Corporate IT users this year will see a host of servers come on the market with new hard drives that promise better performance and power efficiency, helping to address two of the bigger concerns on the minds of data center managers.
Some OEMs, including Hewlett-Packard Co. and IBM, have been sprinkling the SAS (serial-attached SCSI) drives into select servers over the past year but are promising to outfit more of their systems with the new drives this year. Others, such as Gateway Inc. and MPC Computers, plan to bring the SAS drives into their server portfolios this year.
The new drives, from makers such as Seagate Technology LLC and Adaptec Inc., offer faster performance than their parallel SCSI and SATA (Serial ATA) brethren. They come in 3.5-inch and 2.5-inch models, with the latter being easily installed in smaller form factors such as blade servers. The smaller size also enables server makers to put more drives into a system to improve overall performance and consume less energy, as well as allow better airflow for enhanced power efficiency and cooling.
The ever-increasing amount of heat generated by todays powerful servers is one of the key problems facing enterprise IT shops. As businesses look to save money through server consolidation projects, they often end up bringing in machines with more drives per box, which draw more power, generate more heat and increase cooling costs. The forthcoming SAS drives are designed to meet these challenges head-on.
The serial nature of the drives also moves away from the slower shared bus architecture in the parallel SCSI drive, and the compatibility with SATA drives enables users to adopt the SAS technology as desired. “Its the same type of technology, now just on steroids,” said Alex Smith, director of the enterprise product group for MPC, of Nampa, Idaho.
“[The use of SAS by systems makers] is pretty limited right now,” said Dave Reinsel, an analyst with IDC, in Hutchinson, Minn. “2006 will be a good year. Its a huge factor for systems OEMs because faster drives are something theyre trying to work into their systems.”
IDC sees a healthy market for SAS drives. Last year, 1.5 million SAS drives were shipped—a fraction of the overall 32 million drives sold. In 2009, IDC expects that about 20 million of the 54 million drives shipped will be SAS.
The speed of the drives—at 10,000 rpm to 15,000 rpm, faster than the 7,200 rpm of many SATA drives—is a key feature. SATAs current theoretical limit of 150MB per second will improve to 300MB per second when the interface goes bidirectional this year. The bidirectional SAS currently tops out at 600MB per second.
It was speed that Starz Entertainment Group LLC needed. SEG is using Opteron-based HP ProLiant DL385 and DL585 servers armed with 2.5-inch SAS drives in an internal project. The Englewood, Colo., company is taking hundreds of hours of video content out of a SAN (storage area network) library and running the content through the servers before playing it back, said Stephen Smith, manager of automation and system integration at SEG. Doing so enables the content to be cached locally on the SAS drive, protecting it in the event of a SAN failure. To do this, SEG needed to find a technology that could move the content quickly from the SAN to the server for caching.

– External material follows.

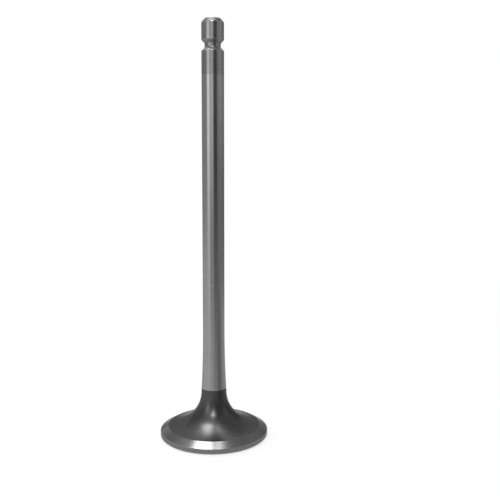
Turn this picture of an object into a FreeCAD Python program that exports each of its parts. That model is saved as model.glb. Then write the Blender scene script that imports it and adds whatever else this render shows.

“The bottom line is, this is pushing the content into the server very quickly and pulling it out as well,” Smith said. “The alternative would have been going with [parallel] SCSI drives, but we needed something small that could go into the servers.”
David Lawler, director of product definition and strategy for Sun Microsystems Inc.s Network Systems Group, said the vendors “Galaxy” systems—powered by Advanced Micro Devices Inc.s Opteron chips—and the new servers using Suns UltraSPARC T1 processors both were designed with speed and power efficiency in mind. It made sense to put SAS drives in both product lines, and the Santa Clara, Calif., company will continue to roll out systems with the drives in the future. “It is the future,” Lawler said. “There are significant advantages over parallel SCSI. Sun is committed to SAS. We want to maximize overall performance and lower power consumption.”
The cooling issue is important as processors get more powerful and servers get smaller, said Jay Bretzmann, director of IBMs xSeries high-performance server division. Having the smaller drives enables an enterprise to add more performance without having to increase its data center cooling budget. IBM, of Armonk, N.Y., has put SAS drives into several Intel Corp.-processor-based xSeries systems, including the 3U (5.25-inch) x366. IBM put the 2.5-inch drive into the system even though at 10,000 rpm it was slower than the 3.5-inch 15,000-rpm drive. It was either that or grow the server to 4U (7 inches). “The adoption of the 2.5-inch [drive] was necessitated by cooling,” Bretzmann said.
The expected development of 2.5-inch drives that run at 15,000 rpm will further drive adoption, he said. Still, the current 2.5-inch drives offer significant benefits, said Paul Perez, vice president of storage, networking and infrastructure for ProLiant servers at HP, in Palo Alto, Calif. OEMs can put one-third to one-half more drives into standard enclosures.